··· PROVIDED DATA ···

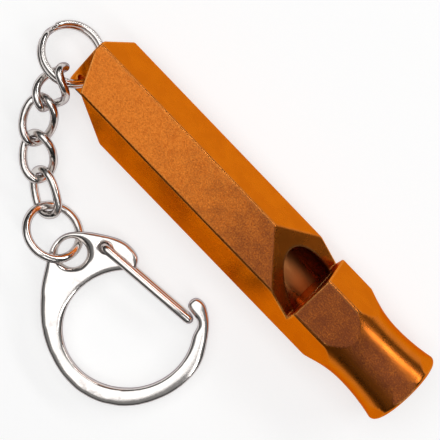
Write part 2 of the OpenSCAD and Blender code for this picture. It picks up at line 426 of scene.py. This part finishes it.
# Each softbox: its name, place, aim and size in metres, and radiance
SOFTBOXES = (
    ("overhead_box", (-0.15, 0.05, 0.50), (-0.15, 0.05, 0), (0.54, 0.50), 1.45),
    ("side_strip", (0.10, 0.42, 0.30), (0, 0, 0), (0.50, 0.07), 6),
    ("end_strip", (0.27, -0.03, 0.38), (0, 0, 0), (0.05, 0.30), 5),
)
# The room goes from its dark grey to its light one as a direction's height goes from low to high
ROOM_HEIGHTS = (0.30, 0.95)
ROOM_GREYS = (0.015, 0.30)


def make_studio():
    """One large box overhead towards the ring end, a bright strip beyond the far side and one
    beyond the mouth, and a room that is dark at the horizon, so that metal gets dark outlines."""
    for softbox in SOFTBOXES:
        soft_light(*softbox)
    world = bpy.data.worlds.new("studio")
    world.use_nodes = True
    nodes = world.node_tree.nodes
    links = world.node_tree.links
    direction = nodes.new("ShaderNodeTexCoord")
    height = nodes.new("ShaderNodeSeparateXYZ")
    shade = nodes.new("ShaderNodeMapRange")
    for key, number in zip(("From Min", "From Max", "To Min", "To Max"), ROOM_HEIGHTS + ROOM_GREYS):
        shade.inputs[key].default_value = number
    links.new(direction.outputs["Generated"], height.inputs["Vector"])
    links.new(height.outputs["Z"], shade.inputs["Value"])
    links.new(shade.outputs["Result"], nodes["Background"].inputs["Color"])
    bpy.context.scene.world = world


# ---- The object in its studio ----
make_camera()
bpy.context.scene.view_settings.view_transform = "Standard"

whistle_low, whistle_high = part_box("whistle_body")
ring_end = whistle_low.x
mouth_end = whistle_high.x
axis_height = (whistle_low.z + whistle_high.z) / 2

body_finish = anodised_aluminium("anodised_orange", ring_end, mouth_end, axis_height)
machined_piece("whistle_body", body_finish, BODY_BREAK, 4, turned_from=mouth_end - TURNED_LENGTH)
plug_finish = anodised_aluminium("anodised_plug_orange", ring_end, mouth_end, axis_height)
machined_piece("windway_plug", plug_finish, PLUG_BREAK, 2, turned_from=mouth_end)

ring_nickel = nickel_plate("ring_nickel", 2.2 * MM, 0.05 * MM, roughness=0.10)
chain_nickel = nickel_plate("chain_nickel", 1.4 * MM, 0.06 * MM, roughness=0.12)
gate_nickel = nickel_plate("gate_nickel", 2.5 * MM, 0.02 * MM, roughness=0.08)
cast_nickel = nickel_plate("cast_nickel", 3.5 * MM, 0.012 * MM, roughness=0.10,
                           scratch_depth=0.002 * MM)
smooth_wire("split_ring", SPLIT_RING_WIRE_D, ring_nickel)
for number in range(1, LINK_COUNT + 1):
    smooth_wire(f"chain_link_{number}", LINK_WIRE_D, chain_nickel)
smooth_wire("clip_gate", GATE_WIRE_D, gate_nickel)
piece_from(welded("jump_ring"), "jump_ring", ring_nickel)
fine_skin("clip_body", voxel_size=0.14 * MM, passes=110, material=cast_nickel)

make_floor()
make_studio()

···

## STATED PROBLEM
Copy each line of the data that contains the word "scene".

## OUTPUT OF THE TASK
Write part 2 of the OpenSCAD and Blender code for this picture. It picks up at line 426 of scene.py. This part finishes it.
    bpy.context.scene.world = world
bpy.context.scene.view_settings.view_transform = "Standard"